Seems the scheduler is the bottleneck now, could you paste a screenshot of newtask_queue and status_queue (in queues panel)?
[root@ logs]# rabbitmqctl status | grep -A 4 file_descriptors {file_descriptors, [{total_limit,3996}, {total_used,492}, {sockets_limit,3594}, {sockets_used,490}]},
Currently queue is overloaded again:
Looks like scheduler is not processing the new tasks.
Try increase the loop_limit
parameter to like 50000 for scheduler. ref.
Is that param processing somewhere? https://github.com/binux/pyspider/search?utf8=✓&q=--loop-limit
I'v changed in code of scheduler.py, lets see
It would change the LOOP_LIMIT of scheduler. https://github.com/binux/pyspider/blob/df73747b2dadc0bfe6595fffcb9b5b9ce24f8d1d/pyspider/run.py#L192
To date I crawled about ~400million unique pages with pyspider, averaging 30000/5mins.
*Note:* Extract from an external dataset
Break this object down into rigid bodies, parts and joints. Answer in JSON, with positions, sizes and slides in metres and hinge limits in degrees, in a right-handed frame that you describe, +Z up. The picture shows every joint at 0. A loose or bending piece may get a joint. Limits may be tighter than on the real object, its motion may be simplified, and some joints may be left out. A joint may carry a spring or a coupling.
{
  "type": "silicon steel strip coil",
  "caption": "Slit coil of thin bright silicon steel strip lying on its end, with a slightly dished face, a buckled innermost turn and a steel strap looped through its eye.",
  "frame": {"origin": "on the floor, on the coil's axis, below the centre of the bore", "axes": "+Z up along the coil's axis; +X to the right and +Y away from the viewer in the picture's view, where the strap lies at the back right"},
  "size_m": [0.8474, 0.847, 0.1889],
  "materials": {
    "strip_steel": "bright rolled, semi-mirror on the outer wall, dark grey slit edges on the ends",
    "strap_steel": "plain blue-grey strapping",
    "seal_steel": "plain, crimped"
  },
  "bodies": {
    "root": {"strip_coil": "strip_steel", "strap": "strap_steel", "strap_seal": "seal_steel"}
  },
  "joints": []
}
I deploy the python processes separately but to be honest the bottleneck will always be with scheduler and never the other processes or rabbitmq. When I restart my crawl, it takes about 1+ hour for this query to finish "SELECT taskid
,project
,schedule
FROM wwwv1
WHERE status
= 1". But I am using 15K SAS disks in RAID 6 with max compression and its about half a billion records...
But I have a very hard time getting more performance out of scheduler, its using 60% cpu and 60% memory but I cant get performance up.
So its all about the specs and configuration of your database + scheduler, right now the way pyspider works by loading all active tasks in memory will bog down any system when you do large crawls like me.
But 20 sites with 10K pages should be peanuts, 500 sites with 10K pages with a 24hr cycle is also very doable (small taskdb table).
laapsaap thanks for sharing the stats, super impressive. Do you cache scraped content locally before parsing/processing? We broke this down into 2 stages - first is an actual "dumb" scrape, that doesn't do extensive parsing, other than parse the page for "next" links and store scraped page to disk. And then we have a secondary project that reads the file off of disk and does parsing only. This allows us to re-process everything in one shot without having to re-scrape the site if we need to modify parser, etc. and we have a little better knowledge of what is the actual data volumes and ability to separate heavy parsers from quick crawling. With your experience of crawling so many pages - do you see any added benefit in doing things this way - or do you think it's an over-architected approach that offers no performance gains? Our top goal is to "suck-in" and "process" pages as quickly as they become available on the sites that are being scraped. Do you use DOM or REGEX to parse pages? If dom - what engine do you use? whatever comes loaded in binux or something like beautifulSoup or jSoup ?
ROY - doesn't github public repo still have v0.3.3 or how / where can we get v0.4 ? I'd really like to see the stats on average times, it would most definitely be a huge help in attempting to identify the bottlenecks.
Thank you.
Roy, I don't have much experience with configuring squid to do the rotation in the manner that I described; could you point me in the right direction for config options that I should be looking at, I was thinking that it should be something along the lines where each CRAWL project should have a USER ID associated with it and squid should fire off requests using different IPs for each crawler so that it has full range of IPs for each crawler?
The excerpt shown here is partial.